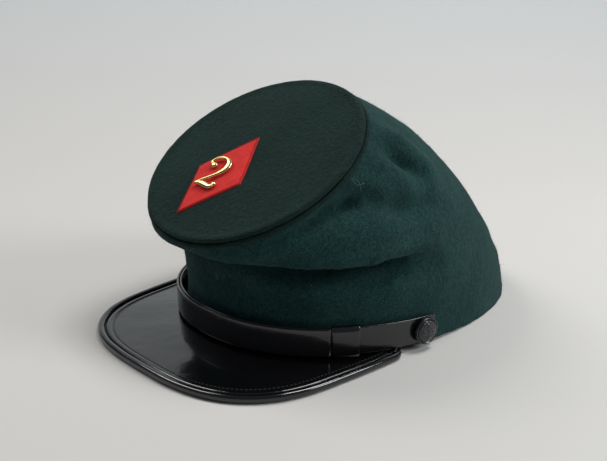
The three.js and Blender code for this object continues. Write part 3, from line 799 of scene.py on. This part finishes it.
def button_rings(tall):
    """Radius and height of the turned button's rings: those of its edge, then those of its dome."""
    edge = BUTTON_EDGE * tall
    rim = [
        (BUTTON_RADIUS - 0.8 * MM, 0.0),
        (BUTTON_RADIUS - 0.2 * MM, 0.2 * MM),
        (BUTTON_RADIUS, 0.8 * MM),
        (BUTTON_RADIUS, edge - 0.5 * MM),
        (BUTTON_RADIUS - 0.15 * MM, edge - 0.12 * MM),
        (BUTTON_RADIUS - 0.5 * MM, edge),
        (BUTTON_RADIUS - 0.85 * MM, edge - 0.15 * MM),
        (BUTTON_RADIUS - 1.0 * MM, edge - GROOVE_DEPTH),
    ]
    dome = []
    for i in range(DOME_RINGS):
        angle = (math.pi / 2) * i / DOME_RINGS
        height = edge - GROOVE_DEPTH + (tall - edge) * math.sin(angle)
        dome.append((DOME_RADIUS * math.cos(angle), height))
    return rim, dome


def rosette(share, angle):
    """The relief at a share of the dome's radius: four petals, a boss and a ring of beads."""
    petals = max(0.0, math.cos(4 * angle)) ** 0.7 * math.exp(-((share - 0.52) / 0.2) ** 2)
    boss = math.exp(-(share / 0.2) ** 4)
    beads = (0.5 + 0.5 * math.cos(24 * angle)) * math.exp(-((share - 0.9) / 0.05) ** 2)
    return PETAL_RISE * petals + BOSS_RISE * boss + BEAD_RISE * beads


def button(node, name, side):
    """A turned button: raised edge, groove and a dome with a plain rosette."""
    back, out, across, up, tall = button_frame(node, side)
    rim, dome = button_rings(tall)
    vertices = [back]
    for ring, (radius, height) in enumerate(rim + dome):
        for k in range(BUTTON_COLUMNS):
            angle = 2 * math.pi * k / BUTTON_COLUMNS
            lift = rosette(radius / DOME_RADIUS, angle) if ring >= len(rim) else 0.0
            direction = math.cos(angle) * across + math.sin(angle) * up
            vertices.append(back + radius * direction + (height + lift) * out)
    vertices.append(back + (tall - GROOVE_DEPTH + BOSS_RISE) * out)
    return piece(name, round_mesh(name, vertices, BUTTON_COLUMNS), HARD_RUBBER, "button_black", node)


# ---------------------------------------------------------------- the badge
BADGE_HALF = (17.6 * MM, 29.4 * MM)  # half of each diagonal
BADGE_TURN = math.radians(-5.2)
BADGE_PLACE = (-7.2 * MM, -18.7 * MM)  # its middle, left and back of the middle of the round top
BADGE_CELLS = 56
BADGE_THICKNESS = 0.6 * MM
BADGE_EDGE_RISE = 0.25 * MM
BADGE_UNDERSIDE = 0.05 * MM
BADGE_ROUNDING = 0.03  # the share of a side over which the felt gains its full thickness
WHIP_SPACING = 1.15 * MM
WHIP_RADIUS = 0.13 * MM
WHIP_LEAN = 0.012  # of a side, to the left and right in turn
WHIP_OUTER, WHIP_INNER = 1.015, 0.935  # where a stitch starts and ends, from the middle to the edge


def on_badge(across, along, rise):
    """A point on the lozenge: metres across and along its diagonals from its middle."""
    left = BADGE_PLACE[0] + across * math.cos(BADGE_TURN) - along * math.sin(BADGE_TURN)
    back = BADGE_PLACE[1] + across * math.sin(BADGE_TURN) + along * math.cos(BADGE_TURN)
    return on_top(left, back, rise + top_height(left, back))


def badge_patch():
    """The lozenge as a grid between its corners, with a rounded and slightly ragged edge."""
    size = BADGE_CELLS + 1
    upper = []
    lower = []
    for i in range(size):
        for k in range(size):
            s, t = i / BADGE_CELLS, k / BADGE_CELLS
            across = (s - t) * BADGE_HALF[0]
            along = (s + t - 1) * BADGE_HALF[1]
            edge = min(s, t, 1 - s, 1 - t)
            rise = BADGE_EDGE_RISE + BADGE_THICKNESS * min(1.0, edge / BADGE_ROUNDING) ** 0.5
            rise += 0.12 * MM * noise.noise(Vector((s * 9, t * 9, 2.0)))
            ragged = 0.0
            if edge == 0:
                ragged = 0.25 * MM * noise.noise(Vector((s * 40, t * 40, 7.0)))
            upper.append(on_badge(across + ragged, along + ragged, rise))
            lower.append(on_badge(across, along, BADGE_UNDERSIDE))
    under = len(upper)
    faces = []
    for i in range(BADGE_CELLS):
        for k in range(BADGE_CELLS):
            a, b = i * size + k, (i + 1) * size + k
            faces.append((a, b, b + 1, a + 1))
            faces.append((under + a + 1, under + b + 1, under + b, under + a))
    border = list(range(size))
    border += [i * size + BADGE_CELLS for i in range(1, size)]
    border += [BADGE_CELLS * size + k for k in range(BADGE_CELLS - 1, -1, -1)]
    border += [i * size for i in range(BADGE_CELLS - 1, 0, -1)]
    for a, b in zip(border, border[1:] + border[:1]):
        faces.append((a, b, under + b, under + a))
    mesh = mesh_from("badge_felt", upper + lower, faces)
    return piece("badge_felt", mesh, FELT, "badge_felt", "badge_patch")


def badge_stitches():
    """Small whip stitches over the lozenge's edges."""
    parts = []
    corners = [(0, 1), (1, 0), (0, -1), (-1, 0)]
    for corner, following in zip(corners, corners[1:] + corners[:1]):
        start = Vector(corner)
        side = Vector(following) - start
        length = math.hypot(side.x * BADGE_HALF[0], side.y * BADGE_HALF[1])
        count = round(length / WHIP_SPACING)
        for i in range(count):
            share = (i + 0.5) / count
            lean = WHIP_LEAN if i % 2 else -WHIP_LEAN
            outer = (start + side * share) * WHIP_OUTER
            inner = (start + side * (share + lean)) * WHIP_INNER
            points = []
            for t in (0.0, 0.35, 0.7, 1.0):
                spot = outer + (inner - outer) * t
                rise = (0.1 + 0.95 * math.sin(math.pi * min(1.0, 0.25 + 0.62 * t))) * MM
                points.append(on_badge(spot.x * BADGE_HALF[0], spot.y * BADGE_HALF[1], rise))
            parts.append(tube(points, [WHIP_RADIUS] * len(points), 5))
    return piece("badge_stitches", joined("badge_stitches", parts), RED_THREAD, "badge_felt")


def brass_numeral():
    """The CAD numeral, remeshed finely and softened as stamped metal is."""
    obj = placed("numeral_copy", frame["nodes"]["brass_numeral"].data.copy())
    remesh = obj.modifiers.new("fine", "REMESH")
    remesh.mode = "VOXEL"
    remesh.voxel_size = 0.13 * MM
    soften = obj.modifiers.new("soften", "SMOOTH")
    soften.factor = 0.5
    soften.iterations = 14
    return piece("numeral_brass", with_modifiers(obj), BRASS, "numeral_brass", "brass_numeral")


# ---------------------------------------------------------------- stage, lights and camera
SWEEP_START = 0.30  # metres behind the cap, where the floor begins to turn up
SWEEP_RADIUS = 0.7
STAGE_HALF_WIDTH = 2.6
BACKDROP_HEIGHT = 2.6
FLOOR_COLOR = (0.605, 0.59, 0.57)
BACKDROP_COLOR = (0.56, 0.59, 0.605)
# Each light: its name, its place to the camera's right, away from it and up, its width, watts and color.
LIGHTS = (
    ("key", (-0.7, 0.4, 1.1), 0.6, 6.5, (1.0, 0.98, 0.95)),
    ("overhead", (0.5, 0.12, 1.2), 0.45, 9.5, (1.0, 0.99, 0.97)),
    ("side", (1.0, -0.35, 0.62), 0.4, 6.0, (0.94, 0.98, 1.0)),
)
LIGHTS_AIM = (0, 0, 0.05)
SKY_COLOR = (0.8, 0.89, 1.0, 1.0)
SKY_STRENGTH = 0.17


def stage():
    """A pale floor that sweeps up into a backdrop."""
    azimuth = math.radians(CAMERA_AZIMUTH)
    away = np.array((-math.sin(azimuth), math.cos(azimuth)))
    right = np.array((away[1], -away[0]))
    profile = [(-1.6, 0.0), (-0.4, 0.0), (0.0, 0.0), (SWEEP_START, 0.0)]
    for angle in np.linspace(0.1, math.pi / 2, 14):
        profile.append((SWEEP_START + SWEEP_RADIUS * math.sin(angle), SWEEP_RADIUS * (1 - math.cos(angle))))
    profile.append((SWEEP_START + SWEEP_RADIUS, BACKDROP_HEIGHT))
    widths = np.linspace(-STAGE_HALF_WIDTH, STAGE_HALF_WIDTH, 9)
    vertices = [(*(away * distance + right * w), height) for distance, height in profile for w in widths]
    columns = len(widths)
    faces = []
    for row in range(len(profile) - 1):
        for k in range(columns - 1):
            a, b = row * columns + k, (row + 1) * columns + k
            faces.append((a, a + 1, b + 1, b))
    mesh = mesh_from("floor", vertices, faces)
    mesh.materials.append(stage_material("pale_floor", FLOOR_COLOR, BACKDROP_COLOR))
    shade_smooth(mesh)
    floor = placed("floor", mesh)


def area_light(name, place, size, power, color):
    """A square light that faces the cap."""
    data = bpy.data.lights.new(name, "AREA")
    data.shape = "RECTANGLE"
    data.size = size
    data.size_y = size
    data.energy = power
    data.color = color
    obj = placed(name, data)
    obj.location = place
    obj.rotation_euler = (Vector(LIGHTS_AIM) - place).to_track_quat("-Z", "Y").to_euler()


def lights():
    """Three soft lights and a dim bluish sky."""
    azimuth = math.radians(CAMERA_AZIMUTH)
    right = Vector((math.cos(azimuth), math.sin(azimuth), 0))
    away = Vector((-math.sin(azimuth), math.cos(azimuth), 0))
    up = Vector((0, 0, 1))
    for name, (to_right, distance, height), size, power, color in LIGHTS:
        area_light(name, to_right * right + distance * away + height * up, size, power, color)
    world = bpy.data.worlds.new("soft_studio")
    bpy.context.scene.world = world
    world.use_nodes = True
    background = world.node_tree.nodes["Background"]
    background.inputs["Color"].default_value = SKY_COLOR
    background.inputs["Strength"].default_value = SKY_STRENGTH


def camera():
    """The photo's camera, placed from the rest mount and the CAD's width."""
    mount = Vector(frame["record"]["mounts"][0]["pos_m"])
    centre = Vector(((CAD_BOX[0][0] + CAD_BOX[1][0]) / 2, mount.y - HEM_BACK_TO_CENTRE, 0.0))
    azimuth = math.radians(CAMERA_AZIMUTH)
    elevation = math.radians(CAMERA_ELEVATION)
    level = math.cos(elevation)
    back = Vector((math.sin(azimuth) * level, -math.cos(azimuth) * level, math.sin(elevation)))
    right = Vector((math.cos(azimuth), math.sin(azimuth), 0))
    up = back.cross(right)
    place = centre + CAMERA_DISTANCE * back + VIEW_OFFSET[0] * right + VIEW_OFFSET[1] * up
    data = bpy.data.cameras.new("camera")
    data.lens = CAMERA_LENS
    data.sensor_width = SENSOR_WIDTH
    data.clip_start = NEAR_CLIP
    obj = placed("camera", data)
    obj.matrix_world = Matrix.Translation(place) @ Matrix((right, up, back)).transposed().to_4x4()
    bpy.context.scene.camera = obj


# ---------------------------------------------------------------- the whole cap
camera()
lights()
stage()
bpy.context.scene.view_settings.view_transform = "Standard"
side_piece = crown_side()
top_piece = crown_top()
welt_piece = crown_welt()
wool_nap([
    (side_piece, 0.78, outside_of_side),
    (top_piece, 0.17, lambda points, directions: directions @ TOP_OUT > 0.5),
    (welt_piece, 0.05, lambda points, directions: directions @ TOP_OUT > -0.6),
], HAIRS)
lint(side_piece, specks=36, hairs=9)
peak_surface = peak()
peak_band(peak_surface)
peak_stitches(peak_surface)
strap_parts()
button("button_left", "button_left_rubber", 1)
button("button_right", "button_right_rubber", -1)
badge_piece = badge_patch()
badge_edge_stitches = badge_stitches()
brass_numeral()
..............................
Problem details. Go through the data and gather every line that holds "scene".

Response to this task.
The three.js and Blender code for this object continues. Write part 3, from line 799 of scene.py on. This part finishes it.
    bpy.context.scene.world = world
    bpy.context.scene.camera = obj
bpy.context.scene.view_settings.view_transform = "Standard"